Optimal scaling of binary data set X1 and quantitative data set X2

Optimal scaling of binary data equivalent to do auto scaling on data set X1; optimal scaling of quantitative data set X2 is itself.

%
muX1  = mean(X1,1);
stdX1 = std(X1,1);
[m, n1] = size(X1);
Z1    = (X1 - ones(m,1)*muX1)./(ones(m,1)*stdX1);

% we use the auto scaled version of X2
muX2  = mean(X2,1);
stdX2 = std(X2,1);
[~, n2] = size(X2);
Z2    = (X2 - ones(m,1)*muX2)./(ones(m,1)*stdX2);

Data fusion of optimal scaled X1 and X2

The data fusion of optimal scaled X1 and X2 is simple doing PCA on the cmobined (full) data sets.

%
% SCA on Z1 Z2
R = 3;              % number of PCs
Z = [Z1, Z2];       % row cancatation for SCA
[U,S,V] = svd(Z,'econ');

AHat = U(:,1:R);           % score matrix
BHat = V(:,1:R)*S(1:R, 1:R);   % loading matrix

Variation explained ratios

The variation explained ratios are computed in the same way as a standard PCA model.

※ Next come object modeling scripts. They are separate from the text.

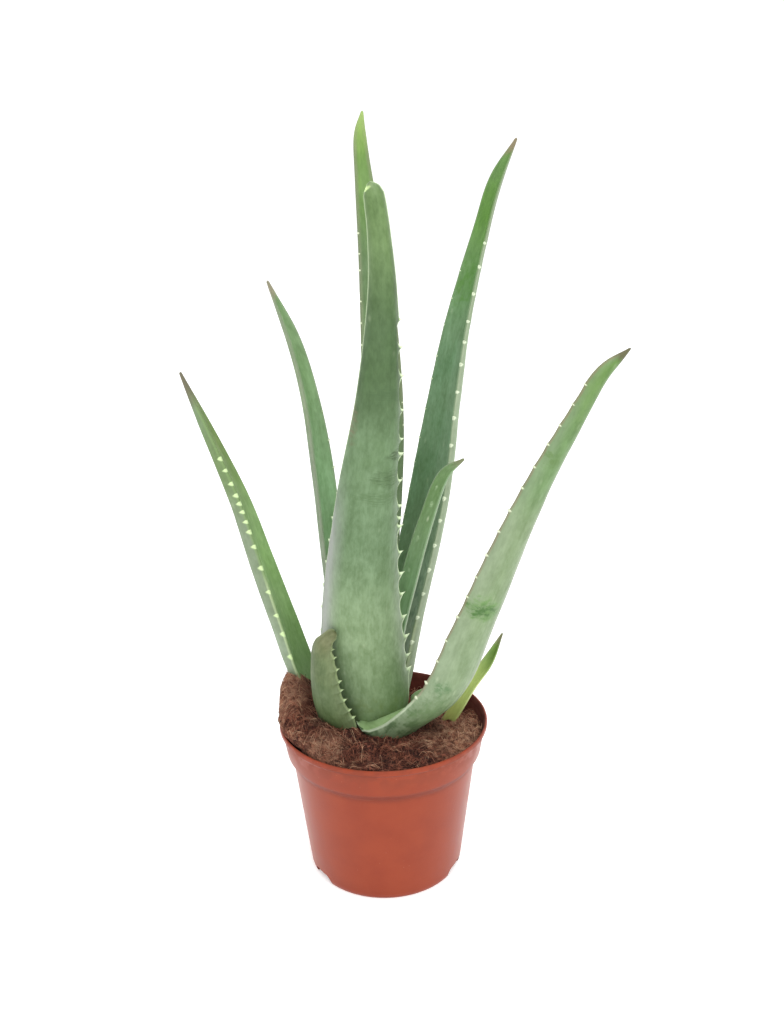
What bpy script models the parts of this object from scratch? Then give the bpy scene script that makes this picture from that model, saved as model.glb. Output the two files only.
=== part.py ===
"""Potted aloe vera: a rosette of toothed, fleshy leaves in a small plastic nursery pot.

Metres, +Z up. The origin is the centre of the pot's foot, on the ground, and -Y is the front.
"""
import math

import bmesh
import bpy
import numpy as np

MM = 0.001
GAP = 0.35  # clearance between touching pieces, in mm

# Pot, in mm
RIM_RADIUS = 60.0
POT_HEIGHT = 91.0
LIP_HEIGHT = 3.2
COLLAR_HEIGHT = 19.0
COLLAR_RADIUS = 56.0
BODY_RADIUS = 53.0
FOOT_RADIUS = 44.8
WALL = 1.4
CHANNEL_INNER = 29.0
CHANNEL_OUTER = 41.5
CHANNEL_HEIGHT = 5.2
NOTCH_WIDTH = 16.0
NOTCH_HEIGHT = 5.0
NOTCH_ANGLES = (-146, -26, 94)
DRAIN_COUNT = 6
DRAIN_RADIUS = 3.2
DRAIN_RING = 35.2
POT_STEPS = 48

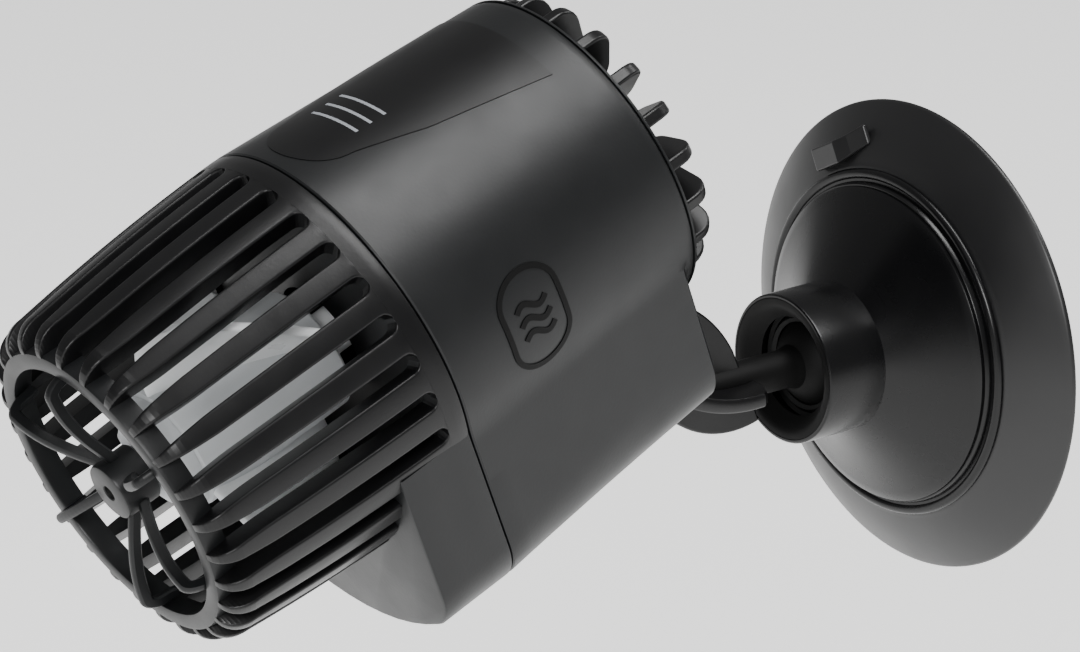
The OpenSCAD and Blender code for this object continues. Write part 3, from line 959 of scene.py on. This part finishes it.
class PUMP_OT_base(bpy.types.Operator):
    """Builds the suction cup, the hard cone with its boss, and the rings"""

    bl_idname = "pump.base"
    bl_label = "Suction base"

    def execute(self, context):
        gloss = finish_named("base")
        bm = bmesh.new()
        turns = [math.radians(t) for t in range(0, 91, 9)]
        seat = [(9.9 * math.cos(t), BALL_Y + 9.9 * math.sin(t)) for t in turns]
        # The cone flares from its rim to the boss along a curve with one control point.
        flare = []
        for step in range(13):
            s = step / 12
            r = (1 - s) ** 2 * 24.6 + 2 * s * (1 - s) * 17.0 + s * s * 11.7
            y = (1 - s) ** 2 * -8.15 + 2 * s * (1 - s) * -11.7 + s * s * -15.9
            flare.append((r, y))
        outside = [(0, -6.02), (24.55, -6.02), (24.75, -6.2), (24.75, -8.0)] + flare
        outside += [(11.7, -26.2), (11.62, -26.45), (11.4, -26.6), (11.12, -26.6)]
        outside += [(11.12, -22.6), (9.9, -22.6)]
        lathe(bm, outside + seat, steps=160)
        part("base_cone", bm, WALL, "base", gloss, ["suction_base"], crease=32)
        bm = bmesh.new()
        funnel = [(11.08, -22.6), (11.08, -26.5), (10.98, -26.58), (10.4, -26.58), (9.9, -26.45)]
        funnel += [(9.4, -26.1), (8.7, -25.3), (8.1, -24.7), (7.72, -24.3), (8.77, -22.6)]
        lathe(bm, funnel, steps=128, closed=True)
        # The boss's mouth gets the near-black dull finish: painted shade inside the socket.
        dull = finish_named("insert")
        part("boss_insert", bm, WALL, "base", dull, ["clamp_ring"], crease=32)
        bm = bmesh.new()
        bead = [(24.8, -6.05), (27.2, -6.05), (27.3, -6.25), (27.25, -6.55), (26.9, -6.9), (26.4, -7.0)]
        bead += [(26.0, -6.9), (25.75, -6.62), (25.35, -6.62), (25.15, -7.4), (25.0, -7.58), (24.8, -7.6)]
        lathe(bm, bead, steps=160, closed=True)
        part("cup_bead", bm, WALL, "base", gloss, ["cup_ring"], crease=40)

        bm = bmesh.new()
        hollow = [(0, -4.7), (8, -4.68), (16, -4.55), (20, -4.35), (24, -4.0), (27, -3.4), (30, -2.6)]
        hollow += [(32.6, -1.35), (34.8, -0.05)]
        edge = [(35.1, 0), (36.85, 0), (36.97, -0.12), (37.0, -0.3), (36.95, -0.62), (36.7, -0.85)]
        edge += [(35.9, -1.42)]
        back = [(34.4, -2.42), (32.8, -3.38), (31, -4.34), (29.3, -5.14), (28.3, -5.56), (27.7, -5.8)]
        back += [(27.4, -5.98), (20, -6.0), (0, -6.0)]
        lathe(bm, hollow + edge + back, steps=192)
        part("cup_skin", bm, WALL, "base", finish_named("cup"), ["suction_cup"], crease=50)
        bm = bmesh.new()
        # The pull tab: a low block that falls away to the cup's skin at one end.
        wedge = [(28.3, 31.9, 3.2, -7.0), (28.3, 31.9, -2.6, -7.0), (28.9, 32.2, -5.0, -5.9)]
        wedge += [(29.6, 32.8, -8.4, -4.7)]
        cos, sin = math.cos(math.radians(118)), math.sin(math.radians(118))
        sections = []
        for low, high, along, top in wedge:
            square = [(low, -3.9), (high, -3.9), (high, top), (low, top)]
            sections.append([Vector((r * cos - along * sin, y, r * sin + along * cos)) for r, y in square])
        sweep(bm, sections)
        part("cup_tab", bm, WALL, "base", finish_named("cup"), crease=35, bevel=0.35)
        return {"FINISHED"}


class PUMP_PT_panel(bpy.types.Panel):
    """Lists the pump's sizes, colours and build steps"""

    bl_idname = "PUMP_PT_panel"
    bl_label = "Wave Pump"
    bl_space_type = "VIEW_3D"
    bl_region_type = "UI"
    bl_category = "Wave Pump"

    def draw(self, context):
        for group in (context.scene.pump_sizes, context.scene.pump_colours):
            column = self.layout.column()
            for key in group.__annotations__:
                column.prop(group, key)
        for step in STEPS:
            self.layout.operator(step.bl_idname)


STEPS = (
    PUMP_OT_stage,
    PUMP_OT_cad_finishes,
    PUMP_OT_guard,
    PUMP_OT_spider,
    PUMP_OT_propeller,
    PUMP_OT_housing,
    PUMP_OT_marks,
    PUMP_OT_rear,
    PUMP_OT_stem,
    PUMP_OT_base,
)
CLASSES = (PUMP_PG_sizes, PUMP_PG_colours) + STEPS + (PUMP_PT_panel,)


def register():
    for item in CLASSES:
        bpy.utils.register_class(item)
    bpy.types.Scene.pump_sizes = PointerProperty(type=PUMP_PG_sizes)
    bpy.types.Scene.pump_colours = PointerProperty(type=PUMP_PG_colours)


def unregister():
    del bpy.types.Scene.pump_colours
    del bpy.types.Scene.pump_sizes
    for item in reversed(CLASSES):
        bpy.utils.unregister_class(item)


def main():
    register()
    bpy.ops.pump.stage()
    bpy.ops.pump.cad_finishes()
    bpy.ops.pump.guard()
    bpy.ops.pump.spider()
    bpy.ops.pump.propeller()
    bpy.ops.pump.housing()
    bpy.ops.pump.marks()
    bpy.ops.pump.rear()
    bpy.ops.pump.stem()
    bpy.ops.pump.base()


if __name__ == "__main__":
    main()
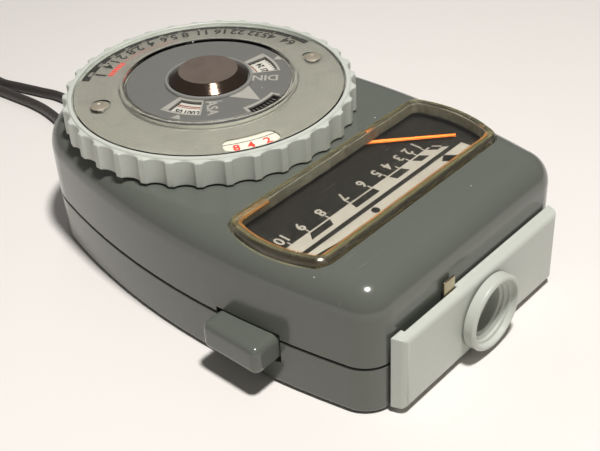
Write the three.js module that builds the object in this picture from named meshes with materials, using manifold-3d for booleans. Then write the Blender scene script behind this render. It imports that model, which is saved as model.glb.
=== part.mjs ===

% comput the variation explained raito for the full data set
S = diag(S); % extract singular values
S_square = S.^2;
varExp_PCs = S_square./sum(S_square);
varExp_PCs = varExp_PCs(1:R) * 100;
varExp_total = sum(varExp_PCs(1:R));

% Variation explained in binary X1 by the model
[~,S1,~] = svd(Z1,'econ');
S1 = diag(S1); % extract singular values
S1_square = S1.^2;
varExp_PCs_X1 = S1_square./sum(S1_square);
varExp_PCs_X1 = varExp_PCs_X1(1:R) * 100;
varExp_X1 = sum(varExp_PCs_X1(1:R));

% Variation explained in quantitative X2 by the model
[~,S2,~] = svd(Z2,'econ');
S2 = diag(S2);            % extract singular values
S2_square = S2.^2;
varExp_PCs_X2 = S2_square./sum(S2_square);
varExp_PCs_X2 = varExp_PCs_X2(1:R);
varExp_X2 = sum(varExp_PCs_X2(1:R));

disp('total variation explained for the full data sets or each single data set:');
[varExp_total, varExp_X1, varExp_X2]

disp('variaiton explained for different PCs for the full data sets or each single data set:');
[varExp_PCs, varExp_PCs_X1, varExp_PCs_X2]
total variation explained for the full data sets or each single data set:

ans =

   33.3834   19.0310    0.4040

variaiton explained for different PCs for the full data sets or each single data set:

ans =

   21.8388   10.6723    0.2646
    9.3282    4.7845    0.1132
    2.2164    3.5742    0.0263

Score and loading plots

B1Hat = BHat(1:n1,:);     % loading matrix for Binary data X1
B2Hat = BHat(n1+1:end,:); % loading matrix for quantitative data X2

figure
subplot(1,3,1)
plot(AHat(:,1), AHat(:,2), 'o');
xlabel('PC1'); ylabel('PC2'); title('score plot');
%xlim([-0.2,0.2]); ylim([-0.2,0.2]);
subplot(1,3,2)
plot(B1Hat(:,1), B1Hat(:,2), 'or');
xlabel('PC1'); title('loading plot of X1');
%xlim([0, 26]); ylim([0, 26]);
subplot(1,3,3);
plot(B2Hat(:,1), B2Hat(:,2), 'o');
xlabel('PC1'); title('loading plot of X2');
%xlim([0, 150]); ylim([0, 150]);